The manner in which I am building circuits is slightly sideways: I don’t have a comprehensive electrical engineering background, and instead have been slowly filling that knowledge in through youtube, dusty archaeic 2000s forums (some more up-to-date forums too) and books (although not too many of those really. Haven’t got round to it much, although the ones I have read have bore a lot of fruit). This results, 99% of the time, in circuits that are poorly designed and lacking isolation from eachother. I.e, they operate in myserious ways. This results in two things, detailed over the next two paragraphs.
The first is that electronics and the process of making things work is mystical and magical to me. I find explanations of things online, circuit diagrams here and there, little tidbits of knowledge, but it never seems like a solid grasp of the concepts is really attainable because as soon as it feels like things are starting to be in any way predictable, I’ll wire something up and it will do something wildly left-field that I simply cannot account for. This initially seems like it would be a real turn-off for the budding synth builder, but instead it ignites this feeling inside of me that I’m tampering with some otherworldly forces, that I’m trying to turn lead into gold, that there are wizards out there who just ‘get’ these circuits and could point out the flaws in my designs in a heartbeat. Electronics seems only half grounded in logic and reason, and partly grounded in some alchemy-style half-science of bubbling potions and smoking, crackling resistors. Of course this is some playful pretend mindset that I sometimes adopt, and most of the time when something unexpected happens (especially when I am expecting something to happen and then nothing happens) it is unfathomably frustrating. But when things suddenly go my way after hours of trial and error and writing everything down, and the electrons all wiggle just correctly it feels as though some god has reached down and touched my forehead, that I have been chosen for just a couple of minutes to have this bundle of wires and components infront of me finally work in some capacity.
The second occurance, one more practically grounded and with far less conceptual, lofty daydreamings is that connecting circuits in such an amateurish manner results in strange cross-modulation. The lack of buffering, of proper power supply regulation and probably numerous other conventions of audio electronics to which I am blissfully ignorant results in certain parts of the circuit affecting others in unexpected manners.
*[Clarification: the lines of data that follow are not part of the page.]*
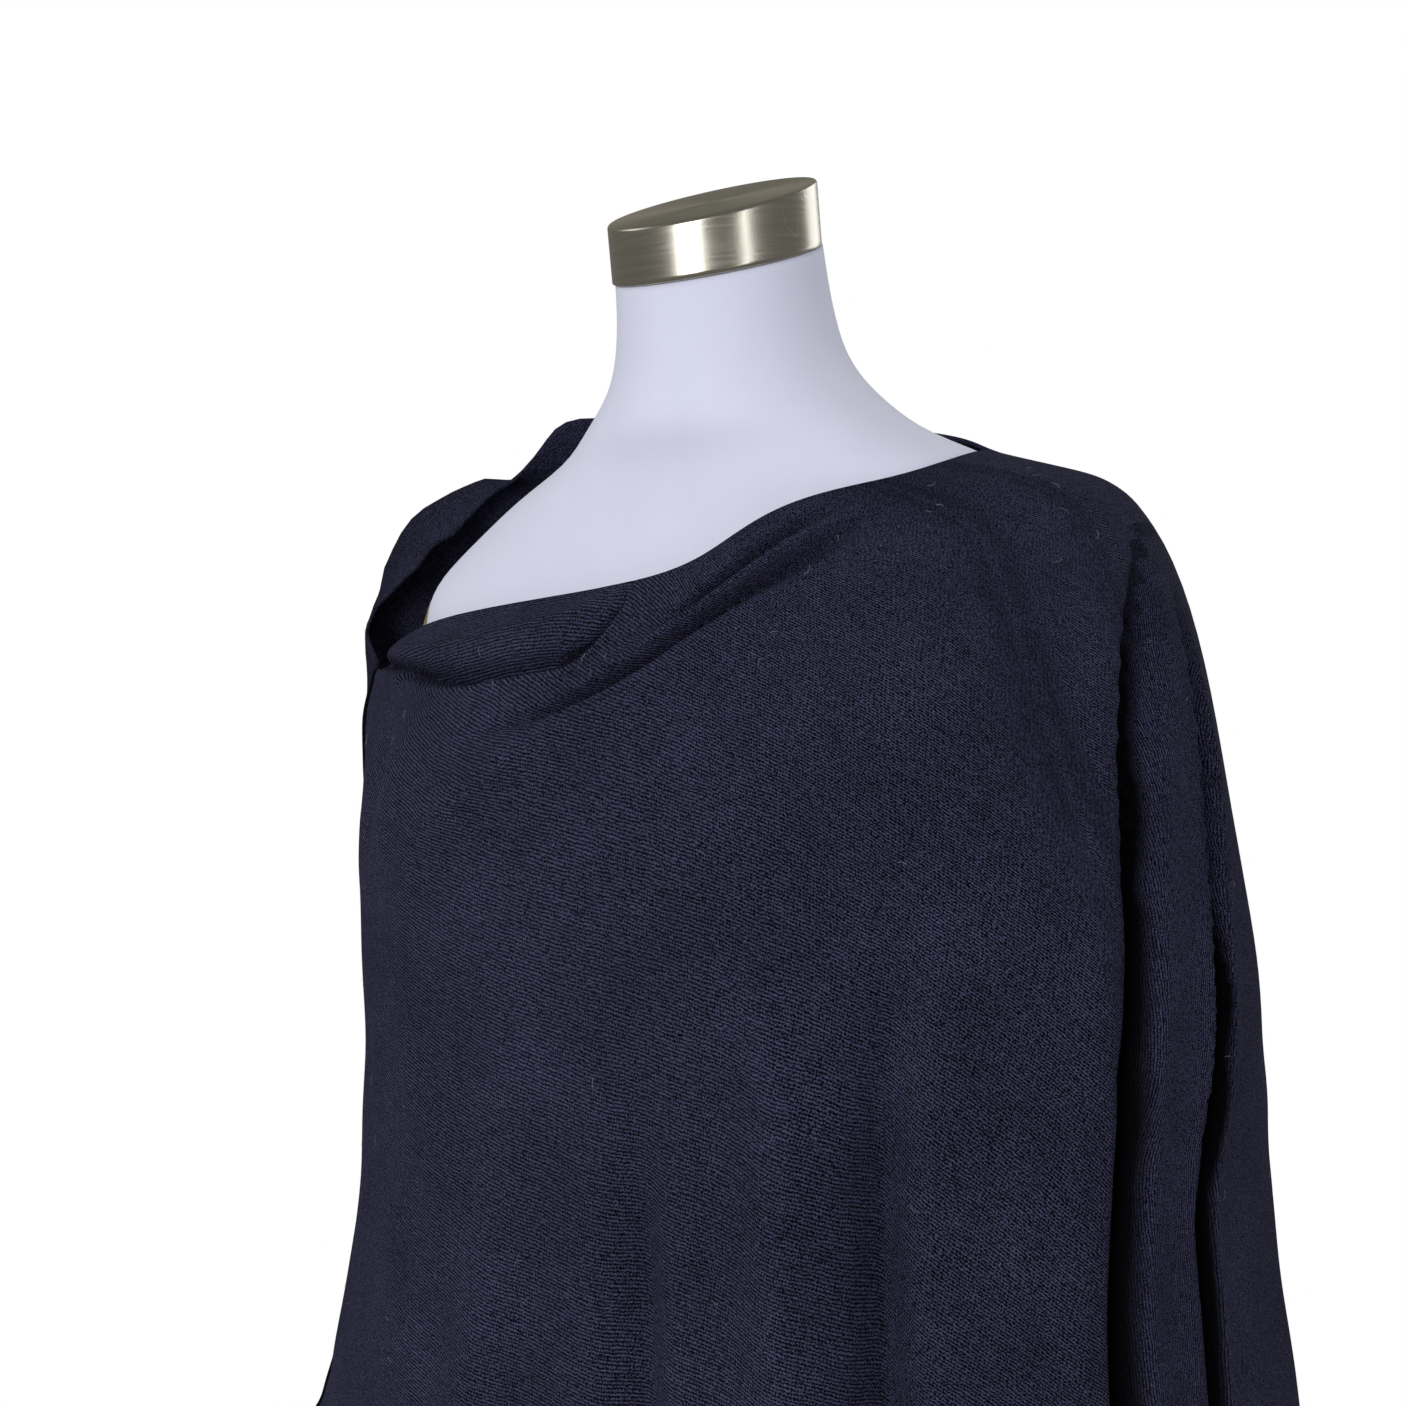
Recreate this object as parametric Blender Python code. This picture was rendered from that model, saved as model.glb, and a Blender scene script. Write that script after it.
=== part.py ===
"""A knitted poncho worn off-centre on a limbless dress form with a neck cap, a pole and a round base.

The poncho is one knitted rectangle folded in half. The fold runs down the form's left arm (+X), the one
seam runs down its right arm (-X) from the end of the neck slit, and the free corners hang as points at
the front and the back. Metres, +Z up, the form's front faces -Y, and the base rests on z = 0.

The cloth is laid out in two directions: an angle round the body in degrees, from the seam at -90 through
the front at 0, the fold at 90 and the back at 180 to the seam again at 270, and a distance down the cloth
from the neck edge. Rings across the body give its places, and a smooth curve runs down through them.
"""

import bpy
import numpy as np

# driving dimensions of the cloth
WALL = 0.0020
SEAM_WIDTH = 0.0060
SEAM_RISE = 0.00135
SEAM_RIDGE = 0.00225
SEAM_UNDER = 0.00080
SEAM_RIDGE_UNDER = 0.00135
GAP = 0.0003
SEAM_ANGLE = -90.0
FOLD_ANGLE = 90.0
FRONT_COLUMNS = 42
BACK_COLUMNS = 34
DOWN_ROWS = 27
FRONT_CROWDED = (-78.0, -10.0, 34.0, 60.0, 80.0)
BACK_CROWDED = (122.0, 176.0, 236.0, 262.0)
METRES_PER_DEGREE = 0.0037

# rings of the cloth: angle, x, y, z
NECK_EDGE = (
    (-90, -0.230, -0.015, 1.284), (-75, -0.190, -0.045, 1.299), (-60, -0.150, -0.072, 1.311),
    (-40, -0.085, -0.096, 1.321), (-20, -0.026, -0.105, 1.327), (0, 0.010, -0.106, 1.332),
    (20, 0.038, -0.104, 1.341), (40, 0.064, -0.092, 1.356), (60, 0.092, -0.067, 1.365),
    (75, 0.114, -0.042, 1.369), (90, 0.128, 0.000, 1.375), (107, 0.122, 0.040, 1.376),
    (130, 0.092, 0.076, 1.383), (155, 0.045, 0.090, 1.392), (180, -0.010, 0.098, 1.402),
    (203, -0.070, 0.098, 1.409), (219, -0.125, 0.087, 1.411), (226, -0.156, 0.082, 1.411),
    (232, -0.179, 0.081, 1.396), (239, -0.206, 0.077, 1.386), (247, -0.246, 0.070, 1.377),
    (254, -0.268, 0.052, 1.352), (260, -0.270, 0.030, 1.317), (266, -0.256, 0.004, 1.298),
    (270, -0.230, -0.015, 1.284),
)
SHOULDER_RING = (
    (-90, -0.240, -0.020, 1.256), (-60, -0.158, -0.088, 1.268), (-30, -0.074, -0.130, 1.282),
    (0, 0.002, -0.128, 1.295), (30, 0.064, -0.112, 1.316), (60, 0.130, -0.070, 1.342),
    (90, 0.171, 0.003, 1.363), (120, 0.148, 0.075, 1.354), (150, 0.080, 0.110, 1.357),
    (180, -0.005, 0.120, 1.362), (210, -0.085, 0.120, 1.352), (238, -0.175, 0.108, 1.330),
    (251, -0.238, 0.080, 1.308), (261, -0.262, 0.034, 1.278), (270, -0.240, -0.020, 1.256),
)
ARM_RING = (
    (-90, -0.242, -0.022, 1.222), (-60, -0.178, -0.095, 1.232), (-30, -0.094, -0.144, 1.240),
    (0, -0.002, -0.146, 1.250), (30, 0.083, -0.132, 1.268), (60, 0.160, -0.092, 1.293),
    (90, 0.204, 0.002, 1.328), (120, 0.190, 0.084, 1.312), (150, 0.105, 0.122, 1.306),
    (180, -0.005, 0.130, 1.298), (210, -0.105, 0.130, 1.290), (238, -0.200, 0.112, 1.270),
    (251, -0.243, 0.075, 1.250), (261, -0.254, 0.026, 1.232), (270, -0.242, -0.022, 1.222),
)
# outline of the hanging rings: angle, share of the reach to the side, share of the reach to front or back
BODY_OUTLINE = (
    (-90, -1.00, -0.10), (-60, -0.80, -0.54), (-30, -0.45, -0.88), (0, 0.00, -1.00), (30, 0.45, -0.93),
    (60, 0.82, -0.64), (90, 1.00, 0.00), (120, 0.88, 0.58), (150, 0.50, 0.92), (180, 0.00, 1.00),
    (210, -0.50, 0.90), (240, -0.84, 0.55), (256, -0.97, 0.22), (270, -1.00, -0.10),
)
# height of each hanging ring and its reach to the seam side, fold side, front and back
BODY_RINGS = (
    (1.170, 0.250, 0.241, 0.160, 0.140),
    (1.030, 0.264, 0.245, 0.174, 0.150),
    (0.900, 0.302, 0.252, 0.186, 0.165),
)
HEM_REACH = (0.360, 0.262, 0.205, 0.190)
# height of the hem: straight down to the cloth's free corners at the front and the back
HEM_HEIGHT = ((-90, 0.80), (-10, 0.50), (90, 0.75), (176, 0.51), (270, 0.80))
# distance down the cloth at which each ring lies
RING_DEPTHS = (0.0, 0.035, 0.085, 0.165, 0.305, 0.435, 0.750)

# folds: path of (angle, distance down), height of the fold (troughs are negative), half width, and the
# shares of the path over which it rises and dies away
FOLDS = (
    (((94, 0.084), (86, 0.108), (79, 0.132), (72.5, 0.165), (67.5, 0.26), (66, 0.37), (63, 0.75)),
     -0.018, 0.012, 0.10, 0),
    (((104, 0.100), (96, 0.136), (90, 0.170), (85, 0.24), (85, 0.40), (87, 0.75)), -0.010, 0.012, 0.10, 0),
    (((48, 0.140), (38, 0.180), (34, 0.250), (34, 0.340), (33, 0.40), (30, 0.75)), -0.011, 0.014, 0.25, 0),
    (((18, 0.150), (22, 0.220), (22, 0.300), (19, 0.75)), 0.008, 0.024, 0.20, 0),
    (((6, 0.190), (3, 0.280), (2, 0.360), (-2, 0.75)), -0.007, 0.015, 0.25, 0),
    (((-14, 0.250), (-22, 0.400), (-30, 0.75)), 0.006, 0.024, 0.30, 0),
    (((-84, 0.006), (-68, 0.010), (-40, 0.013), (-20, 0.012), (-7, 0.010)), 0.006, 0.010, 0.20, 0.15),
    (((-80, 0.010), (-53, 0.024), (-36, 0.028), (-20, 0.028), (-9, 0.022)), -0.009, 0.009, 0.20, 0.10),
    (((-34, 0.060), (-4, 0.045), (18, 0.030), (41, 0.0235), (62, 0.016), (80, 0.013)),
     -0.006, 0.009, 0.30, 0.35),
    (((-44, 0.122), (-20, 0.076), (-3, 0.058), (18, 0.047), (40, 0.036)), 0.006, 0.014, 0.30, 0.40),
    (((-66, 0.040), (-60, 0.090), (-60, 0.150)), -0.008, 0.022, 0.30, 0.30),
    (((118, 0.110), (124, 0.200), (126, 0.400), (128, 0.75)), -0.016, 0.015, 0.15, 0),
    (((146, 0.180), (150, 0.300), (152, 0.75)), 0.009, 0.024, 0.25, 0),
    (((172, 0.150), (176, 0.300), (178, 0.75)), -0.012, 0.018, 0.25, 0),
    (((205, 0.130), (208, 0.300), (206, 0.75)), -0.009, 0.018, 0.25, 0),
    (((238, 0.060), (236, 0.160), (236, 0.300), (238, 0.75)), -0.013, 0.016, 0.15, 0),
    (((205, 0.040), (222, 0.060), (240, 0.085)), -0.007, 0.012, 0.30, 0.30),
    (((238, 0.034), (246, 0.030), (253, 0.034)), -0.006, 0.012, 0.30, 0.30),
)
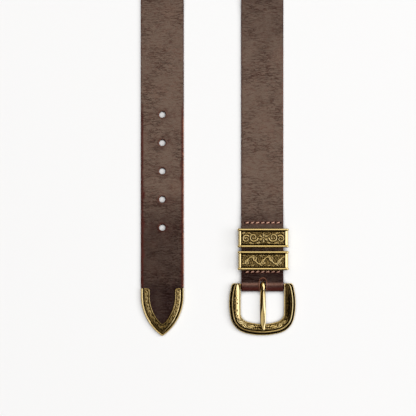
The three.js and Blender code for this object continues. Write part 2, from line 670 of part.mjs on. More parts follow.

Think of the lowpass gate, which aims (in some use-cases) to mimic the natural decay of acoustically generated audio which decays in both volume and frequency response at the same time. Some of my circuits seem to do similar things; my VCA seems to not just alter the amplitude of the signal but also slightly nudges the waveform somewhat, and also the fequency (but only when a certain capacitor is connected, from BJT base to VCC-). This has its uses, in my opinion, becuase it pulls some of the decisions out of the hands of the user and forces some ‘life’ into the circuits. They seem to behave with a mind of their own, pulsating and organically altering other ‘modules’ within the synth as parameters are altered.